Small farmers in India get less than 6 per cent of farm credit. No wonder, farmer suicides shows no signs of ending.

      
  Despite the Indian govt knowing it, small and marginal 
   farmers do not get institutional credit.

Time and again we have heard that agricultural credit plays an important role in improving farm production, productivity and mitigating farmers distress.It is primarily for this reason that the 12th Five-Year Plan (2012-2017) document of Planning Commission says: "Assuming agriculture growth of 4 per cent, the size of credit requirement in the 12th Plan period translates to about double the flow in the 11th Plan at Rs 8 lakh-crore, as against the level of Rs 4.75 lakh-crore achieved during 2010-11."

In 2012-13, a budgetary provision of Rs 5,75,000-crore for farm credit has already been made. A year earlier, in 2011-12, Rs 4,75,000-crore was provided. According to Reserve Bank of India, between 2000 and 2010, farm loans increased by 755 per cent. Certainly it provides all the reasons to cheer.

In a recent study on "Farm Credit" , the industry association ASSOCHAM analysing the disbursement of credit over the last decade, has listed misdirection in farm loans, increase in proportion of indirect credit by banks, misuse of interest rate subvention for diverting credit to other sectors, imbalances in quantity of credit in relation to size of the farm and crops they raise, and virtual exclusion of small and marginal farmers from institutional credit as some of the major problems besetting this sector. (ASSOCHAM calls for urgent reforms in farm credit. http://netindian.in/news/2012/09/02/00021451/assocham-calls-urgent-reforms-farm-credit).

If you have managed to underline the last point in ASSOCHAM report, it tells us very clearly where institutional credit has failed to deliver. By excluding small and marginal farmers, which forms nearly 80 per cent of the agricultural workforce, hasn't the government actually failed to reach the benefits to those who need it more? How can the Reserve Bank of India be a mute spectator to the visible misdirection, which in reality should be more visible to them, all these years? Isn't it a callous oversight or is it deliberate?

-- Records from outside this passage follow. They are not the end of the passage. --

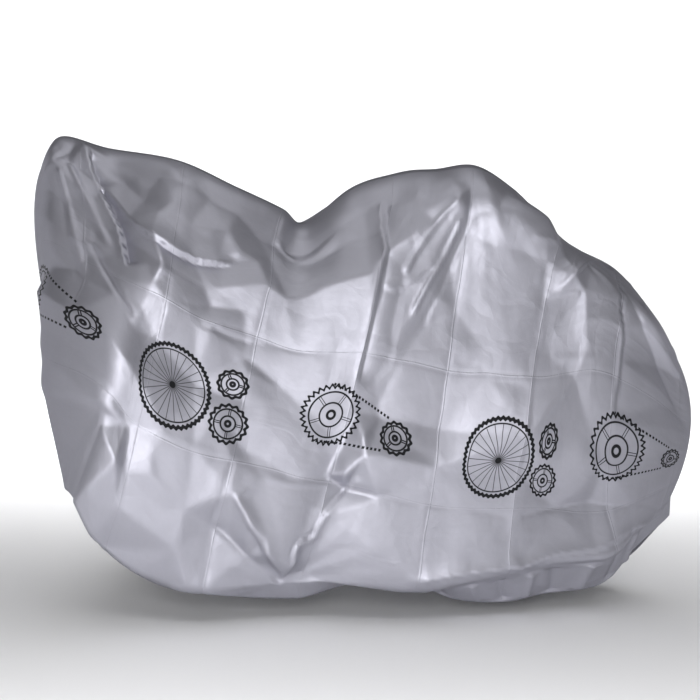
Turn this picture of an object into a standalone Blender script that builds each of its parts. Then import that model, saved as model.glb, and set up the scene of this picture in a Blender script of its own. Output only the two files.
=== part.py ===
"""Bicycle cover: two panels of silver-grey film, welded along the top and down both ends, as they hang from a
front peak, which leans to one side, and a rear peak.

Metres, +Z up. X runs to the rear of the cover, and the near side is -Y. The origin is the underside of the rear
peak, where the cover is held, so heights in the tables, which are above the floor, are lowered by REST_HEIGHT.

A panel is a sheet with two fabric coordinates: along, from the front seam to the rear seam, and down, from the
top seam to the hem. A table of stations gives the course of each upright line of the fabric, and a table of
folds says where the sheet stands out from that course or sinks below it.
"""

import bmesh
import bpy
import numpy as np

REST_HEIGHT = 0.99
PANEL_LENGTH = 2.00
PANEL_DEPTH = 1.10
BELLY_DOWN = 0.62  # how far down the fabric the belly of each station lies
FILM = 0.0015
SEAM_GAP = 0.0004  # half the clear width between the two panels where they are welded
SEAM_OPENING = 0.012  # how far each panel moves away from the other beyond the weld
SHOULDER_DOWN = 0.07  # share of the depth at which a station's shoulder stands out most
SEAM_FADE = 0.06  # folds die out over this distance from a welded edge

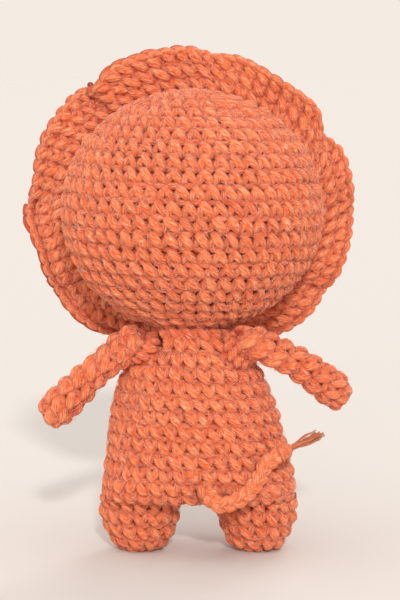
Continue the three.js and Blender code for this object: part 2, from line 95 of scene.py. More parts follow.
# %% Sockets that do arithmetic
class Socket:
    def __init__(self, finish, socket):
        self.finish, self.socket = finish, socket

    def maths(self, operation, first, second=0.0):
        return self.finish.node("ShaderNodeMath", {"operation": operation}, {0: first, 1: second})

    def __add__(self, other):
        return self.maths("ADD", self, other)

    def __radd__(self, other):
        return self.maths("ADD", other, self)

    def __sub__(self, other):
        return self.maths("SUBTRACT", self, other)

    def __rsub__(self, other):
        return self.maths("SUBTRACT", other, self)

    def __mul__(self, other):
        return self.maths("MULTIPLY", self, other)

    def __rmul__(self, other):
        return self.maths("MULTIPLY", other, self)

    def sine(self):
        return self.maths("SINE", self)

    def held(self):
        """Kept between 0 and 1."""
        return self.finish.node("ShaderNodeClamp", {}, {"Value": self})


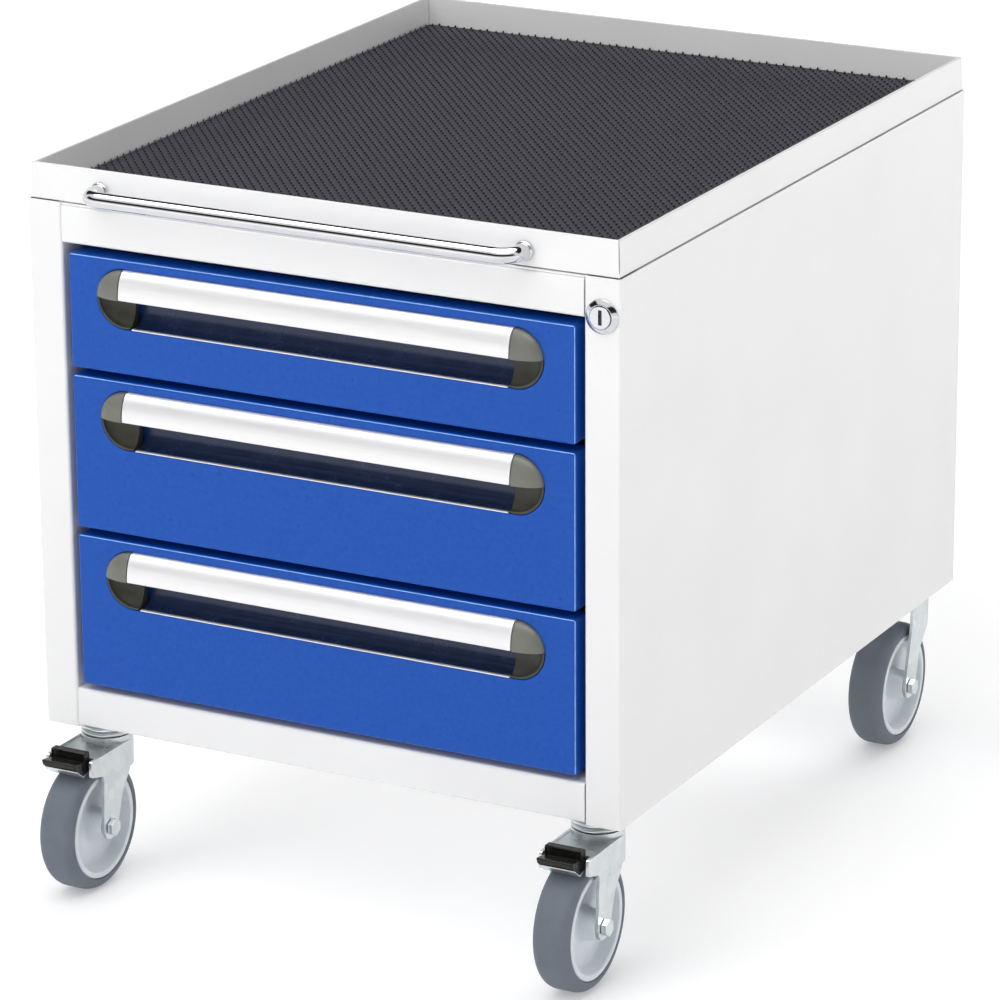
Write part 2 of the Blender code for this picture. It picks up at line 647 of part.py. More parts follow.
def grip_cap(height, side):
    """The rounded end of a grip: a bulging upper half over a scooped lower half."""
    radius = GRIP_HEIGHT / 2 - CAP_GAP
    centre_x = GRIP_LENGTH / 2 - GRIP_HEIGHT / 2 + SEAT_GAP
    centre_z = height - GRIP_TOP_MARGIN - GRIP_HEIGHT / 2
    lip_rise = radius - LIP_DROP
    scoop_radius = radius - CAP_THICKNESS
    columns = 6
    angles = [math.radians(a) for a in (0, 20, 40, 62, 84)]
    heights = [lip_rise + (radius - lip_rise) * math.sin(angle) for angle in angles[::-1]]
    lower = [lip_rise - (scoop_radius + lip_rise) * math.sin(angle) for angle in angles]
    shape = bmesh.new()
    rows = []
    for lip, levels in ((True, heights), (False, lower)):
        for rise in levels:
            reach = radius if lip else scoop_radius
            width = math.sqrt(max(0.0, reach * reach - rise * rise))
            row = []
            for column in range(columns + 1):
                across = width * math.sin(math.radians(90 * column / columns))
                depth = cap_depth(across, rise, lip)
                place = (side * (centre_x + across), depth - FRONT_PROUD, centre_z + rise)
                row.append(shape.verts.new(place))
            rows.append(row)
    for upper, under in zip(rows, rows[1:]):
        for column in range(columns):
            shape.faces.new((upper[column], upper[column + 1], under[column + 1], under[column]))
    bmesh.ops.remove_doubles(shape, verts=shape.verts, dist=2 * MERGE)
    mesh = bpy.data.meshes.new("cap")
    shape.to_mesh(mesh)
    shape.free()
    cap = bpy.data.objects.new("cap", mesh)
    bpy.context.scene.collection.objects.link(cap)
    skin = cap.modifiers.new("thickness", "SOLIDIFY")
    skin.thickness = CAP_THICKNESS
    skin.offset = side
    bake(cap)
    shape = bmesh.new()
    shape.from_mesh(cap.data)
    bmesh.ops.recalc_face_normals(shape, faces=shape.faces)
    shape.to_mesh(cap.data)
    shape.free()
    return cap


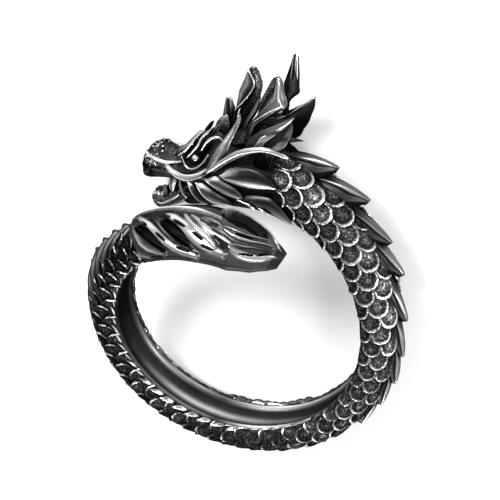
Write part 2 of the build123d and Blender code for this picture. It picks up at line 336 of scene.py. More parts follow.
scales = {
    "rowStep": 6.0, "firstRow": 80.5, "firstColumn": 0.55, "columnStep": 0.83, "size": 0.86, "lastRow": -230,
    "columns": 8, "segments": 14, "tail": 1.9, "tilt": 0.13, "lift": 0.11, "gather": 0.82, "neckShift": 0.3,
    "sizes": (0.97, 1.03), "lean": (-5, 5), "tones": (0.85, 1.1), "dim": (30, 80), "faint": (-78, 22),
    # size, lift, polish of each step inwards
    "steps": ((1.0, 0.29, 0.85), (0.9, 0.04, 1.0), (0.78, -0.1, 0.02)),
}


def makeScaleSeed(bm):
    wearAndLight = wearAndLightLayer(bm)
    bmesh.ops.create_circle(bm, cap_ends=True, segments=scales["segments"], radius=1)
    bmesh.ops.translate(bm, vec=(0, 0, -0.3), verts=bm.verts)
    face = bm.faces[:][0]
    reach = 1.0
    for size, lift, wornAndLit in scales["steps"]:
        face = bmesh.ops.extrude_discrete_faces(bm, faces=[face])["faces"][0]
        bmesh.ops.scale(bm, vec=(size / reach, size / reach, 1), verts=face.verts)
        bmesh.ops.translate(bm, vec=(-0.05 * (reach - size) / 0.1, 0, lift), verts=face.verts)
        for vert in face.verts:
            vert[wearAndLight] = wornAndLit
        reach = size
    centre = bmesh.ops.poke(bm, faces=[face])["verts"][0]
    centre.co.z += 0.1
    centre.co.x += 0.15
    centre[wearAndLight] = 0.38
    return bm.verts[:] + bm.edges[:] + bm.faces[:]


def makeScales(name, hand):
    bm = bmesh.new()
    seed = makeScaleSeed(bm)
    wearAndLight = wearAndLightLayer(bm)
    row = 0
    angle = scales["firstRow"]
    while angle > scales["lastRow"]:
        gather = 1 - (1 - scales["gather"]) * ramp(-angle, -25, 5) - 0.06 * ramp(-angle, 60, 200)
        # darker from the lower right on, and faint at the bottom
        dim = ramp(-angle, *scales["dim"])
        faint = 1 - 0.55 * bell(angle, *scales["faint"])
        # the fins and leaves need room at the ridge
        room = 0.25 + 0.9 * dim + (0.5 if hand < 0 else 0.75 * ramp(-angle, -35, -10) * (1 - dim))
        highest = flankLength(angle) - room
        for column in range(scales["columns"]):
            if (row + column) % 2 or (hand < 0 and row == 0):
                continue
            height = (scales["firstColumn"] + scales["columnStep"] * column) * gather
            height -= scales["neckShift"] * ramp(angle, 55, 75)
            if height > highest:
                continue
            size = scales["size"] * gather * random.uniform(*scales["sizes"])
            lean = radians(random.uniform(*scales["lean"]))
            tone = random.uniform(*scales["tones"])
            made = bmesh.ops.duplicate(bm, geom=seed)
            for vert in made["geom"]:
                if not isinstance(vert, bmesh.types.BMVert):
                    continue
                x, y, z = vert.co
                fade = ramp(x, -0.6, 0.0)
                if z > -0.1:
                    # painted highlight: the rim is brightest at its tip, and on the left only there; on the
                    # left one side of the first column's rims is painted brighter still
                    side = abs(y) / (hypot(x, y) + 1e-6) if x > 0 else 1.0
                    glow = (1 - (0.25 + 0.7 * dim) * side ** (2 - 1.3 * dim)) * (1 + 0.3 * dim) * faint
                    if column == 0 and dim > 0.5 and y < 0:
                        glow = 1.4
                    vert[wearAndLight] = vert[wearAndLight] * fade * (glow if vert[wearAndLight] > 0.6 else 1 - 0.7 * dim) * tone
                    z *= fade if z > 0 else 1
                if x < 0:
                    x *= scales["tail"]
                x, y = (Matrix.Rotation(lean, 2) @ Vector((x, y))) * size
                z += scales["lift"] + scales["tilt"] * x
                if height + y < 0.1:
                    z = min(z, 0.06)
                turn = degrees(x / (body["finger"] + bodySize(angle)[0] / 2))
                vert.co = flankPoint(angle - turn, height + y, z, hand)
        row += 1
        angle -= scales["rowStep"] * (1 - 0.08 * ramp(-angle, 40, 200))
    spare = [item for item in seed if isinstance(item, bmesh.types.BMVert)]
    bmesh.ops.delete(bm, geom=spare, context="VERTS")
    print(name, "rows", row, "faces", len(bm.faces))
    finishPiece(bm, name, "scale")


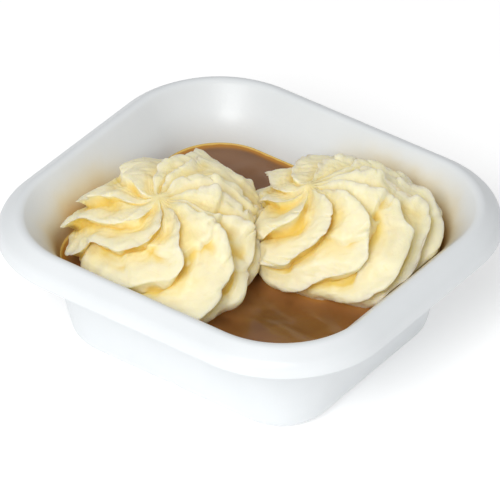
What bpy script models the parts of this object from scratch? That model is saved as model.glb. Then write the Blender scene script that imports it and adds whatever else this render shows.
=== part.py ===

A damming news report in the Hindi daily Dainik Jagran, Oct 24, 2012  (http://bit.ly/XRZGRL) brought out the startling reality. According to the report, a confidential document available with the Ministry of Finance categorically states that despite the increase in farm credit by over 2.5 times in past five years, less than 6 per cent of the total institutional credit is made available to small and marginal farmers. Ironically, the Prime Minister, Finance Minister, Agriculture Minister and the ruling party along with its army of economists and planners never get tired of telling the nation of the remarkable strides taken in reaching credit to small and marginal farmers. Reserve Bank of India had even been talking of Banking Correspondents to reach the unreached.

In 2007, of the total credit of Rs 2,29,400-crores advanced by banks, small farmers share was a mere 3.77 per cent. In other words, 96.23 per cent of the farm credit disbursed in 2007 was actually cornered by big farmers or agribusiness companies. In 2011-12, while total farm credit had swelled to Rs 5,09,000-crore (against a target of 4,75,000-crore) small and marginal farmers got only 5.71 per cent. It is therefore obvious that despite knowing where the fault is the government had deliberately supported big farmers as well as agribusiness companies (an increase in indirect credit by banks by enlarging the definition of agriculture) in the name of small and marginal farmers.

This shocking revelation also tells us that much of the Rs 74,000-crore write-off of farm credit before the 2009 elections actually benefited big and commercial farmers. Small farmers have been left high and dry. They are left with no choice but to depend on the money lenders who charge exorbitant interests. No wonder, the serial death dance on the farms shows no signs of ending. As per a statement in Parliament, 2,90,470 farmers have committed suicide in the past 15 years. I am sure it has a lot to do with the non-availability of institutional credit.